EX1A-6 MAT CTRCT 7 exhibit6-1.htm EXHIBIT 1A-6.1 Hess Legal Counsel: Exhibit 1A 6.1 - Filed by newsfilecorp.com

LICENSE AGREEMENT

AGREEMENT made effective as of the 22nd day of July, 2022, between the parties as hereinafter defined.

1. PARTIES TO THE AGREEMENT

The parties to this Agreement are:

1.1 FRONTIER APPLIED SCIENCES, INC., which is a corporation organized and existing under the laws of the State of Nevada, with offices at 7349 Via Paseo Del Sur 515-181 , Scottsdale, AZ 85258 (hereinafter referred to as "FAS").

1.2 FRONTIERAS NORTH AMERICA, INC., which is a corporation organized and existing under the laws of the State of Wyoming, with principal offices at 7349 Via Paseo Del Sur 515-181, Scottsdale, AZ 85258 (hereinafter referred to as "FNA").

2. CONSIDERATION

2.1 The consideration for this Agreement shall be the mutual covenants, terms and conditions recited herein.

3. DEFINITIONS OF GENERAL TERMS

As used in this Agreement, the following terms shall have meanings as follows:

3.1 The term "parties" shall mean FAS and FNA.

3.2 The term "FAS Patent Rights" shall mean:

(a) all patents and patent applications, set forth in Schedule A attached hereto.

(b) all patents and patent applications for improvements on, or to, the subject matter of the patents and patent applications set forth in Schedule A, which schedule shall be annually amended to include any new patents and patent applications; and


 

 

(c) all reissue patents; reexamination certificates; and patents issuing from any divisional, provisional, non-provisional, continuation, continuation- in-part, reissue or RCE applications which either refer or relate to the subject matter, or claim the priority of, the patents or patent applications of paragraphs 3.2(a) and 3.2(b).

3.3 The term "FAS Processes and Products" shall mean: processes for the Solid Carbon Fractionation Technology including the FAS Patent Rights.

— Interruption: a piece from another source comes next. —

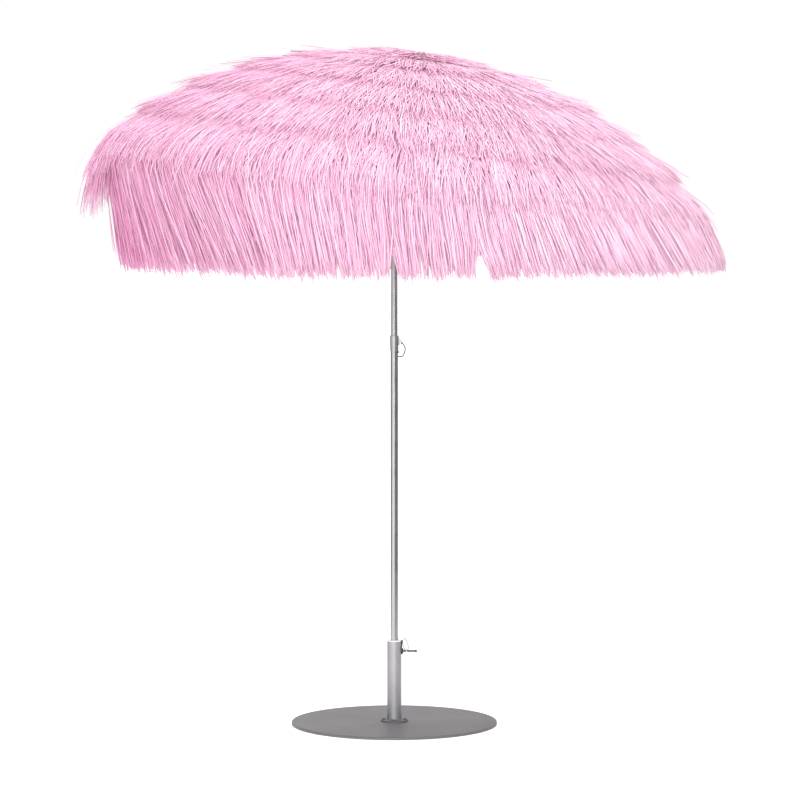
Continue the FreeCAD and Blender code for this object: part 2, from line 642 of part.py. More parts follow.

3.4 The term "Licensed Technology" shall mean the present and future technological know-how of FAS comprised of trade secrets, engineering specifications and drawings, formulas, manufacturing techniques, confidential information, sales and marketing information and expertise relating to the FAS Processes and Products of paragraph 3.3, which is conveyed to FNA in a tangible form, reduced to writing, and marked "PROPRIETARY." If in the event any Licensed Technology is conveyed to FNA orally, FAS has thirty (30) days from the date of such oral disclosure to reduce the substance of such disclosure into a writing marked "PROPRIETARY." If FNA disputes the designation of any information as being Licensed Technology, the parties will first act in good faith to resolve the dispute. If the parties are unable to resolve the dispute, the dispute shall then be the subject of a mediation. If the mediation is unsuccessful to resolve the dispute, the dispute shall be submitted to binding arbitration in accordance with paragraphs 17.1 and 17.2. The present Licensed Technology shall be conveyed to FNA upon the execution of this Agreement. FAS, no less than annually each year in December, shall convey to FNA any changes and improvements to the Licensed Technology, not previously provided to FNA.


3.5 The term "Subsisting Claim" shall mean any patent claim of FAS Patent Rights or any patent claim of any reissue or extension of FAS Patent Rights, which patent claim has not expired or lapsed, or which patent claim bas not been abandoned, cancelled, disclaimed, awarded to another in an interference proceeding, declared invalid by a court of competent jurisdiction in a final judgment from which no appeal was timely taken and prosecuted to conclusion, or otherwise rendered unenforceable. A Subsisting Claim within this Agreement shall be deemed to have existence only within the area over which that country issuing the patent containing the claim exercises jurisdiction.

4. BACKGROUND AND REPRESENTATIONS

4.1 FAS owns the Licensed Technology relating to the FAS Processes and Products of paragraph 3.3.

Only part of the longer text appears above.